When victims want to drop a case, there is little investigators can do.

"If the victim is adamant they don't want to go forward, we can't manipulate them to keep going," said Unified Police Department Lt. Justin Hoyal.

'It's the trauma' • Valentine gathered the data as part of a nationwide study by the National Institute of Justice on rape prosecution rates. The national study's pilot research includes two other, unnamed urban sites — not a vast body of data, Valentine concedes, but those sites reported similar resources and procedures for rape cases, allowing for some comparison to Salt Lake County.

In the other urban sites, total prosecution rates were 9 and 15 percent, compared to just 6 percent in Salt Lake County. Those sites reported 82 and 84 percent of their audited rape cases were never charged, compared to 91 percent in Salt Lake County.

Gill said he plans in the next 6 months to change how adult rape cases are processed.

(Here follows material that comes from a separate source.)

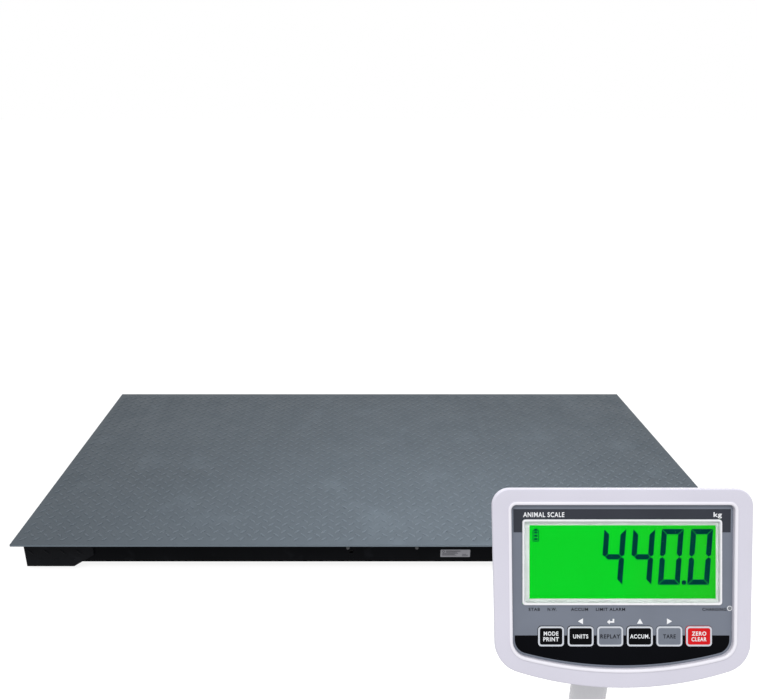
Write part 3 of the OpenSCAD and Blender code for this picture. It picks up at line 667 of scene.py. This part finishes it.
def make_tread():
    """The deck's raised lugs, in rows that lean one way and the other by turns."""
    pitch_x, pitch_y = 37.5, 34.5
    margin = 14
    width = (deck_high.x - deck_low.x) / MM
    depth = (deck_high.y - deck_low.y) / MM
    places = []
    for row in range(int(2 * depth / pitch_y) + 2):
        y = row * pitch_y / 2 + 9
        shift = (row % 2) * pitch_x / 2
        for column in range(int(width / pitch_x) + 2):
            x = column * pitch_x + shift + 6
            if margin < x < width - margin and margin < y < depth - margin:
                places.append((x, y, 45 if row % 2 else -45))
    verts, faces = spread(lug_shape(25, 7.5, 1.5), places)
    place = Matrix.Translation((deck_low.x, deck_low.y, deck_high.z)) @ Matrix.Scale(MM, 4)
    add_mesh("tread_lugs", verts, faces, "platform", "deck_paint", smooth_deg=50, place=place)


def make_cover_lugs():
    """Lugs on both faces of the four corner covers."""
    row_z = (57.5, 30.5)
    pitch = 44.7
    shape = lug_shape(24, 7, 1.3)
    for corner in ("front_left", "front_right", "rear_left", "rear_right"):
        low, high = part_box("corner_cover_" + corner)
        front, left = "front" in corner, "left" in corner
        places = []
        for row, z in enumerate(row_z):
            reach = 170 if row == 0 else 140
            x = 16 + (row % 2) * pitch / 2
            while x < reach:
                places.append((x, z, 45 if row % 2 else -45))
                x += pitch
        verts, faces = spread(shape, places)
        sx = 1 if left else -1
        sy = 1 if front else -1
        x0 = low.x if left else high.x
        y0 = low.y if front else high.y
        face_front = [(x0 + sx * v[0] * MM, y0 - sy * v[2] * MM, v[1] * MM) for v in verts]
        face_side = [(x0 - sx * v[2] * MM, y0 + sy * v[0] * MM, v[1] * MM) for v in verts]
        both_verts, both_faces = joined((face_front, faces), (face_side, faces))
        add_mesh("cover_lugs_" + corner, both_verts, both_faces, "platform", "cover_paint_painted_lighter", 50)


def make_rating_plate():
    """Rows of plain bars stand for the plate's print."""
    low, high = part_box("rating_plate")
    upright = Matrix.Rotation(math.pi / 2, 4, "X")
    place = Matrix.Translation((low.x, low.y, low.z)) @ upright @ Matrix.Scale(MM, 4)

    def bar(x, y, w, h):
        return loft([at_height(round_rect(x + w / 2, y + h / 2, w, h, 0.3, 2), z) for z in (0.0, 0.12)],
                    cap_start=True, cap_end=True)

    bars = [bar(15, 18.4, 40, 2.0), bar(15, 14.8, 31, 1.4), bar(4, 11.1, 44, 1.2), bar(4, 8.2, 36, 1.2),
            bar(4, 5.3, 40, 1.2), bar(60, 3.4, 16, 1.0), bar(60, 6, 16, 1.0), bar(60, 8.6, 11, 1.0)]
    ring = plate([round_rect(8, 18, 7, 7, 3.49, 8), round_rect(8, 18, 4.4, 4.4, 2.19, 8)], 0, 0.12)
    verts, faces = joined(*bars, ring)
    add_mesh("rating_print", verts, faces, "platform", "print_dark", place=place)


# ---- terminal ----


def make_front_shell():
    """The housing's tapered sides, rounded front edge, raised rim and sunk panel bed."""
    edge = 1.6
    back = [(x * BACK_SCALE, y * BACK_SCALE) for x, y in shell_outline(0)]
    rings = [at_height(back, BACK_Z), at_height(shell_outline(0), -5), at_height(shell_outline(0), -edge)]
    for step in range(1, 7):
        a = math.radians(90 * step / 6)
        rings.append(at_height(shell_outline(edge * (1 - math.cos(a))), -edge * (1 - math.sin(a))))
    for grow, z in ((4.4, 0.0), (3.7, 0.02), (3.3, 0.2), (3.0, 0.7), (2.5, 1.0), (1.7, 1.1), (0.9, 1.0),
                    (0.35, 0.6), (0.05, 0.0), (0, -0.8), (0, PANEL_Z), (-2.5, PANEL_Z), (-2.5, BED_BACK_Z)):
        rings.append(at_height(panel_outline(grow), z))
    inner = [(x * BACK_SCALE, y * BACK_SCALE) for x, y in shell_outline(SHELL_WALL)]
    rings += [at_height(shell_outline(SHELL_WALL), BED_BACK_Z), at_height(inner, BACK_Z)]
    shell = on_face("front_shell", loft(rings, closed=True), "terminal", "housing_plastic", smooth_deg=40)
    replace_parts(shell, "front_housing")
    # The rim's crest, a thin lighter skin over the shell's rim: a painted highlight
    crest = [(3.2, 0.3), (3.0, 0.76), (2.5, 1.07), (1.7, 1.17), (0.9, 1.07), (0.3, 0.66), (0.0, 0.04),
             (-0.06, -0.8), (0.3, -0.9), (2.9, -0.3)]
    rings = [at_height(panel_outline(grow), z) for grow, z in crest]
    on_face("panel_rim", loft(rings, closed=True), "terminal", "rim_painted_highlight", 50)


def key_centres():
    return [KEY_FIRST_X + i * KEY_PITCH for i in range(len(KEYS))]


def key_holes():
    w, h = KEY_SIZE
    return [round_rect(x, KEY_Y, w + 0.6, h + 0.6, 3.7) for x in key_centres()]


def clip_outline(outline, y_low, y_high):
    """The part of a convex outline between two heights."""
    def cut(points, limit, keep_above):
        out = []
        for i, p in enumerate(points):
            q = points[(i + 1) % len(points)]
            p_in = p[1] >= limit if keep_above else p[1] <= limit
            q_in = q[1] >= limit if keep_above else q[1] <= limit
            if p_in:
                out.append(p)
            if p_in != q_in:
                t = (limit - p[1]) / (q[1] - p[1])
                out.append((p[0] + t * (q[0] - p[0]), limit))
        return out

    return cut(cut(outline, y_low, True), y_high, False)


def carve(points, cuts, level):
    """An outline with a straight edge at a height, after notches are cut into that edge."""
    def edge_start(outline):
        n = len(outline)
        flat = [i for i in range(n)
                if abs(outline[i][1] - level) < 1e-6 and abs(outline[(i + 1) % n][1] - level) < 1e-6]
        return flat[0]

    i = edge_start(points)
    n = len(points)
    forward = points[(i + 1) % n][0] > points[i][0]
    walk = [points[i]]
    for cut in sorted(cuts, key=lambda c: min(p[0] for p in c), reverse=not forward):
        k = edge_start(cut)
        loop = [cut[(k + 1 + j) % len(cut)] for j in range(len(cut))]
        if (loop[0][0] < loop[-1][0]) != forward:
            loop.reverse()
        walk += loop
    return walk + [points[(i + 1 + j) % n] for j in range(n - 1)]


def make_panel():
    """The printed film: a grey ground, a dark band at the top and a black field at the bottom."""
    x, y, w, h = WINDOW
    bezel_hole = round_rect(x, y, w + 4.6, h + 4.6, 3.1)
    lamp_hole = round_rect(*LAMP, 3.6, 3.6, 1.79)
    film = plate([panel_outline(-0.3), bezel_hole, lamp_hole, *key_holes()], PANEL_Z, FILM_TOP)
    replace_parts(on_face("panel_film", film, "terminal", "film_mid"), "panel_overlay")
    inside = panel_outline(-2.5)
    top = FILM_TOP + 0.06
    band_low, foot_high = 53, -47
    far = 200  # past every outline
    band = carve(clip_outline(inside, band_low, 75.6), [clip_outline(bezel_hole, band_low, far)], band_low)
    keys = [clip_outline(k, -far, foot_high) for k in key_holes()]
    foot = carve(clip_outline(inside, -far, foot_high), keys, foot_high)
    on_face("print_band", plate([band], FILM_TOP, top), "terminal", "film_dark")
    on_face("print_foot", plate([foot], FILM_TOP, top), "terminal", "film_black")


def make_display():
    """The white frame round the window, the pale surround of the display, and its figures."""
    x, y, w, h = WINDOW
    rings = []
    for grow, z in ((2.1, PANEL_Z), (2.1, -2.3), (1.8, -1.9), (1.2, -1.7), (0.6, -1.8), (0.15, -2.2),
                    (0, -3.0), (0, -6.3), (2.1, -6.3)):
        r = 3 - (2.1 - grow) * 0.7
        rings.append(at_height(round_rect(x, y, w + 2 * grow, h + 2 * grow, r, 8), z))
    bezel = on_face("display_frame", loft(rings, closed=True), "terminal", "bezel_plastic", smooth_deg=50)
    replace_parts(bezel, "display_bezel")
    outer, inner = round_rect(x, y, w - 0.1, h - 0.1, 0.8), round_rect(*LCD, 0.4)
    rings = [at_height(outer, -5.3), at_height(inner, -6.0), at_height(inner, -6.5), at_height(outer, -6.5)]
    on_face("lcd_surround", loft(rings, closed=True), "terminal", "lcd_frame")
    make_digits()


SEGMENTS = {"0": "abcdef", "4": "fgbc"}


def segment_outlines(x, y, w, h, t, lit, slant):
    """The lit bars of a seven-segment digit with its centre at x, y, as outlines with mitred ends."""
    gap = 0.25
    hw, hh = w / 2, h / 2
    bars = {
        "a": [(-hw + gap, hh), (hw - gap, hh), (hw - t - gap, hh - t), (-hw + t + gap, hh - t)],
        "d": [(-hw + t + gap, -hh + t), (hw - t - gap, -hh + t), (hw - gap, -hh), (-hw + gap, -hh)],
        "g": [(-hw + t / 2 + gap, 0), (-hw + t + gap, t / 2), (hw - t - gap, t / 2), (hw - t / 2 - gap, 0),
              (hw - t - gap, -t / 2), (-hw + t + gap, -t / 2)],
        "f": [(-hw, hh - gap), (-hw + t, hh - t - gap), (-hw + t, t / 2 + gap), (-hw + t / 2, gap),
              (-hw, gap + t * 0.3)],
        "b": [(hw, hh - gap), (hw, gap + t * 0.3), (hw - t / 2, gap), (hw - t, t / 2 + gap),
              (hw - t, hh - t - gap)],
        "e": [(-hw, -hh + gap), (-hw, -gap - t * 0.3), (-hw + t / 2, -gap), (-hw + t, -t / 2 - gap),
              (-hw + t, -hh + t + gap)],
        "c": [(hw, -hh + gap), (hw - t, -hh + t + gap), (hw - t, -t / 2 - gap), (hw - t / 2, -gap),
              (hw, -gap - t * 0.3)],
    }
    return [[(x + px + slant * py, y + py) for px, py in bars[name]] for name in lit]


def make_digits():
    """The shown weight, the decimal point and the battery sign."""
    low, high = -5.98, -5.9
    digit_y, digit_w, digit_h, bar_w, slant = 28.4, 21.4, 54.4, 5.2, 0.075
    shapes = []
    for text, x in (("4", -6.9), ("4", 21.4), ("0", 49.2), ("0", 77.7)):
        shapes += segment_outlines(x, digit_y, digit_w, digit_h, bar_w, SEGMENTS[text], slant)
    shapes.append(round_rect(62.0, 3.4, 4.4, 4.4, 1.6))
    bx, by = -82.4, 49.0
    for i in range(3):
        shapes.append(round_rect(bx, by + 3.2 - i * 3.2, 3.2, 1.9, 0.2))
    shapes.append(round_rect(bx, by + 6.2, 2.8, 1.2, 0.2))
    sign = plate([round_rect(bx, by, 6.2, 11.2, 0.8), round_rect(bx, by, 4.8, 9.8, 0.5)], low, high)
    bars = [loft([at_height(s, low), at_height(s, high)], cap_start=True, cap_end=True) for s in shapes]
    on_face("lcd_figures", joined(*bars, sign), "terminal", "lcd_digit")


def make_key(index):
    """A key's cap, its printed outline and its words, all on the key's own body."""
    name, finish, words = KEYS[index]
    x = key_centres()[index]
    w, h = KEY_SIZE
    rings = []
    for inset, z in ((-1.4, -8.2), (-1.4, -7.1), (0, -7.0), (0, -3.0), (0.25, -2.72), (0.7, -2.58),
                     (2.2, -2.56), (2.6, -2.64), (3.6, -2.62), (6.0, -2.52)):
        rings.append(at_height(round_rect(x, KEY_Y, w - 2 * inset, h - 2 * inset, max(0.9, 3.4 - inset)), z))
    cap = on_face(name + "_cap", loft(rings, cap_start=True, cap_end=True), name, finish, smooth_deg=50)
    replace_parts(cap, name)
    ring = [round_rect(x, KEY_Y, w - 0.3, h - 0.3, 3.3), round_rect(x, KEY_Y, w - 3.5, h - 3.5, 1.9)]
    line = plate(ring, -2.66, -2.50)
    on_face(name + "_outline", line, name, "print_pale")
    lines = []
    for i, (word, width) in enumerate(words):
        y = KEY_Y + (0.5 * (len(words) - 1) - i) * 5.5
        lines.append(lettering(word, x, y, width, 4.0, -2.46))
    ink = "print_dark" if finish == "key_grey" else "print_white"
    on_face(name + "_legend", joined(*lines), name, ink)


def triangle(x, y, size, turn):
    points = []
    for a in (0, 120, 240):
        b = math.radians(a + turn)
        points.append((x + size * math.cos(b), y + size * math.sin(b)))
    return points


def make_print():
    """Generic words and signs printed on the film, and the charging lamp's lens."""
    z = FILM_TOP + 0.09
    white = [
        lettering("ANIMAL SCALE", -75.4, 70.2, 40.0, 4.8, z),
        lettering("kg", 93.4, 69.6, 8.0, 6.0, z),
    ]
    signs = [triangle(-39.0, -33.3, 3.3, 180), triangle(17.9, -34.0, 3.3, 90), triangle(45.8, -33.3, 3.3, 0)]
    signs.append([(-14.0, -33.9), (-11.4, -31.5), (-11.4, -33.1), (-8.6, -33.1), (-8.6, -30.9),
                  (-7.0, -30.9), (-7.0, -34.7), (-11.4, -34.7), (-11.4, -36.3)])
    low, high = z - 0.03, z + 0.03
    for outline in signs:
        white.append(loft([at_height(outline, low), at_height(outline, high)], cap_start=True, cap_end=True))
    rings = [round_rect(*LAMP, d, d, d / 2 - 0.01, 8) for d in (4.9, 3.7)]
    white.append(plate(rings, low, high))
    on_face("print_white", joined(*white), "terminal", "print_white")
    labels = (("STAB", -84.6, 11.0), ("N.W.", -67.3, 8.8), ("ACCUM", -40.7, 16.6),
              ("LIMIT ALARM", -10.6, 28.4), ("CHARGING", 90.2, 23.4))
    dark = [lettering(word, x, -21.7, width, 3.0, z) for word, x, width in labels]
    on_face("print_dark", joined(*dark), "terminal", "print_dark")
    lamp = [at_height(round_rect(*LAMP, 2 * r, 2 * r, r * 0.999, 6), h)
            for r, h in ((1.7, -6.0), (1.7, -3.3), (1.45, -2.85), (0.9, -2.6), (0.3, -2.5))]
    lens = loft(lamp, cap_start=True, cap_end=True)
    on_face("charging_lamp", lens, "terminal", "lamp_off", smooth_deg=60)


# ---- carried-over CAD pieces ----


def dress_frame():
    """Every CAD node takes the finish of its slot, apart from the corner covers, which take a lighter copy of the
    frame's black paint as painted light, and the front screws.
    """
    slots = {row["node"]: row["material_slot"] for row in frame["record"]["subparts"]}
    stand_in = {"panel_film": "film_mid"}
    for name, piece in nodes.items():
        finish = "cover_paint_painted_lighter" if name.startswith("corner_cover_") else slots[name]
        if name == "front_screws":
            finish = "screw_dark"
        material = finishes[stand_in.get(finish, finish)]
        piece.data.materials.clear()
        piece.data.materials.append(material)


make_camera()
make_studio()
finishes = make_finishes()
dress_frame()
make_tread()
make_cover_lugs()
make_rating_plate()
make_front_shell()
make_panel()
make_display()
for number in range(len(KEYS)):
    make_key(number)
make_print()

Unlike child sex crimes, which are uniformly handled by multi-disciplinary teams of victim advocates, medical experts, attorneys and police who specialize in sexual violence, adult rapes have no consistent protocol. Gill said bringing all parties together for adult rape cases would pressure every party to be "on their A-game" for each case, and would ensure continuous care for victims. A holistic approach also enables responders to identify barriers keeping victims from following through with cases and possibly resolve them.

"There is more than enough data to show its success in other kinds of cases," Gill said. "That a similar approach is not being used for adult [rape] victims is really a step back."

Police agencies also are seeking help to better interview rape victims. Donna Kelly, a deputy attorney general and sexual assault resource prosecutor, has been training police and prosecutors around the state in "trauma-informed response" since 2012, when a grant created her position.

"New research on the neurobiology of trauma … [shows that] signs of trauma may be very similar to what police officers have been trained to believe is lying," Kelly said. The results can be devastating for a rape victim.

Starting in January, Kelly will help West Valley City police to revamp their entire rape-response protocol.

"Officers are hungry for this information," she said. "They don't understand the bizarre behavior of victims. Now we have an answer: It's the trauma."

Police agencies meanwhile hope victims aren't discouraged from making reports.

"If suspects are willing to do this to one victim, you find potentially there are other victims involved," Burbank said. "Even if there's not success right away, a lot times we've been able to tie other cases together."